No, not necessarily. We are still in this very male-dominated film world—or, I should say, the whole world, to be honest. It’s a tough battle. It’s not because women don’t want to do it. In film studies, it’s pretty 50/50. Women are trying to direct their stories. But even when a woman runs a company, there is still gender bias. We have been programmed for thousands of years to think that all figures of authority are men. We have seen studies that say that our brains have to work harder, use more neurons to undress stereotypes. I was at this big gender bias conference, and a woman [who was a studio head] admitted that she didn’t hire one woman on the job. It was so natural for her to hire men, and she wonders why she did that. Even after all the noise and publicity, people still say, “We tried to hire a woman, but we couldn’t find anybody to direct that TV episode.” They had 15 or 20 men on the list and one woman.

What kind of obstacles do you think stand in the way for female directors? How can they be addressed?
We have to work harder to get diversity in storytelling–and push harder to change the criteria. You know, I’m in this Funny or Die video trying to tackle this issue.

This is 2016 and the world is changing, but let’s get ahead of the curve and be on the right side of history. If the public actually started caring and voting with their dollars and voices, and supported directors’ diverse points of view, they could make a change.

Do you have any advice for women who want to enter the filmmaking business?
You know it’s going to be a challenge: you can see the statistics. You’re going to need to get your film set up. If you make your first movie, you should have worked on other people’s films and should be able to show that you work hard on your ideas—elevating yourself and pushing for excellence. You want your script to be as good as it can be.

Now there are so many fun ways to get out there by making videos that require almost no money. You can use YouTube or so many other pipelines. When I moved out [to LA], it was better to get out here and work, even if it’s volunteering or interning. Don’t sit around—you better be in action mode. Also, going to film school is important! I wish I had done more networking when I was there.

What kinds of scripts attract you most? What kind of female characters do you like to see on screen?
I write my own scripts, but I read others’ scripts too. I feel like you have to be compelled by the story. I personally have to think, “This is some interesting character that I haven’t seen before.” As a director, you are basically going to spend a year or two of your life on that project—you have to defend it and market it.

Many of the most awesome directors don’t take other people’s material.

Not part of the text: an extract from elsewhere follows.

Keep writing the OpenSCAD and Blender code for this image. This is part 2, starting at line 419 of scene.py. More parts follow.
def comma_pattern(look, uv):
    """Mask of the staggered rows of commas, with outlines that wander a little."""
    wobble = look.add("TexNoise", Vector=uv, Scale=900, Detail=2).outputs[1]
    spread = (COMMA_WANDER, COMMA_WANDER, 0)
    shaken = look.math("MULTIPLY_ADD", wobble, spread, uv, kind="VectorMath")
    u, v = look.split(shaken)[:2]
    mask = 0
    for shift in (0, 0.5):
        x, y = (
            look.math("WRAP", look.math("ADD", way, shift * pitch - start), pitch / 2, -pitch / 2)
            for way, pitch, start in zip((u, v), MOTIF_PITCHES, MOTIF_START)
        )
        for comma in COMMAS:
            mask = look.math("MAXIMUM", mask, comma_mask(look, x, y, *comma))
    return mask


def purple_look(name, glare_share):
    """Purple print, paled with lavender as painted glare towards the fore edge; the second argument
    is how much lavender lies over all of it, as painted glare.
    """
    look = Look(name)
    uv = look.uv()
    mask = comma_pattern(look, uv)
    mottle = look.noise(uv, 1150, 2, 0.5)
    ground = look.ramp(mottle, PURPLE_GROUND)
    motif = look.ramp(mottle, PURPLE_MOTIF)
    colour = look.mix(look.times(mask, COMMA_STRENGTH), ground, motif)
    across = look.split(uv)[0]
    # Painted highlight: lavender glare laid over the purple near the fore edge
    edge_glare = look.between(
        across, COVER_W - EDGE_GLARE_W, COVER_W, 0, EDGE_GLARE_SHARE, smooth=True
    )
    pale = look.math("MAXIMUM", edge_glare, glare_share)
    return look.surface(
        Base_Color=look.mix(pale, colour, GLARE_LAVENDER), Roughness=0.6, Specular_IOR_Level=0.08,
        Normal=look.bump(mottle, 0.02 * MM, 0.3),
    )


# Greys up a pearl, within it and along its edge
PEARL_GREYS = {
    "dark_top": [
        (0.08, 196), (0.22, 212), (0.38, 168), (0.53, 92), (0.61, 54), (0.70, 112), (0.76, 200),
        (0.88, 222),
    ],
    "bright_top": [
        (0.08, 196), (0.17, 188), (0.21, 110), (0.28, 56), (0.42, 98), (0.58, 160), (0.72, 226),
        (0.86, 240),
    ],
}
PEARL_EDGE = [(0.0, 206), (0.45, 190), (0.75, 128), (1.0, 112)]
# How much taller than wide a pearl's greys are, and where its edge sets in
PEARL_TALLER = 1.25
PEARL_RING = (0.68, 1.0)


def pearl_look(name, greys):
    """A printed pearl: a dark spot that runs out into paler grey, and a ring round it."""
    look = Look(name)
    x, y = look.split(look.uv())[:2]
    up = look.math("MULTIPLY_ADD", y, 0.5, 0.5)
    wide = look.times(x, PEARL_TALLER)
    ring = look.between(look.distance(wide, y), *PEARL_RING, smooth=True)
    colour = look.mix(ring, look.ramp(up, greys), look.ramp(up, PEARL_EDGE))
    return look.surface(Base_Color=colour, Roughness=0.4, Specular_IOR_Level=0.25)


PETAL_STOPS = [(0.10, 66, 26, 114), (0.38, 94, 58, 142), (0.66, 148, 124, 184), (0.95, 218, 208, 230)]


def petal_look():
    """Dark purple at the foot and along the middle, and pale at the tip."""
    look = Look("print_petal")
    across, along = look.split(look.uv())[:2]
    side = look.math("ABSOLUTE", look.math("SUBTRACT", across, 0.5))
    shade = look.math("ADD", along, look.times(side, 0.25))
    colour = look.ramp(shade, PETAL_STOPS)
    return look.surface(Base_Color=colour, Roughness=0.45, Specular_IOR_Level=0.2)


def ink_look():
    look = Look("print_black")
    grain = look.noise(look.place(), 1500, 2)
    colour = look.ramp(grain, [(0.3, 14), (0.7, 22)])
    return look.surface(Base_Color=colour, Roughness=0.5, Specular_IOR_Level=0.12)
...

It does happen that somebody comes to you with a great piece of material but you have to make it your own as a director regardless: a rewrite. You ask yourself, “How can I put my fingerprints on it, so I can live with it for two years?” If the script is just about killing a bunch of people, that doesn’t speak to me. We all want to find projects that speak to our hearts. That’s an emotion I want to feel. In the case of Thirteen, I just saw what a friend of my family was going through and it was heartbreaking and interesting, and I felt compelled to tell it. I thought Stephenie Meyer had captured that longing of first love and being obsessed in Twilight. I wondered if I could create that intoxicating feeling on screen.

Which of your own films are you most proud of?
Both Thirteen and Twilight were difficult. We really had to struggle in some ways: the budget didn’t match [the size of the projects]. The Lords of Dogtown was the most fun one in a way—a super positive experience, a very exciting time. Thirteen was about tough times and dealing with those in a destructive way, whereas The Lords of Dogtown was about being constructive.

Miss You Already, which I did in London this year was really positive too. Drew Barrymore and Tony (Collette) were a blast to work with. That was more comedy than I had ever done.

What’s next?
I just got back from Canada, where I’m doing a TV series, the first two episodes. It’s called Eyewitness, and it’s about two young boys who are trying to figure out their own sexuality and in the middle of this turmoil, they are witness to murder. So you’ve got this coming-of-age story and this idea that, “now we’ve seen a murder, and maybe the murderer has seen us.”

I’m working on a rewrite for a project called 2000, based on a novel called Love Letters to the Dead that deals with a lot of unfortunate phenomena. And I have written another script myself that’s really fun. I’ve got many projects that are in the works. You have to have a bunch going on because you never know what will be green lit. And even if something does go, it could take ten years.

Hardwicke will present a master class for POWFest attendees on Sunday morning (March 6), and will be in attendance for all her screenings during the festival, including a special Q&A on Saturday evening (March 5) with Melissa Silverstein, between screenings of Miss You Already and Thirteen.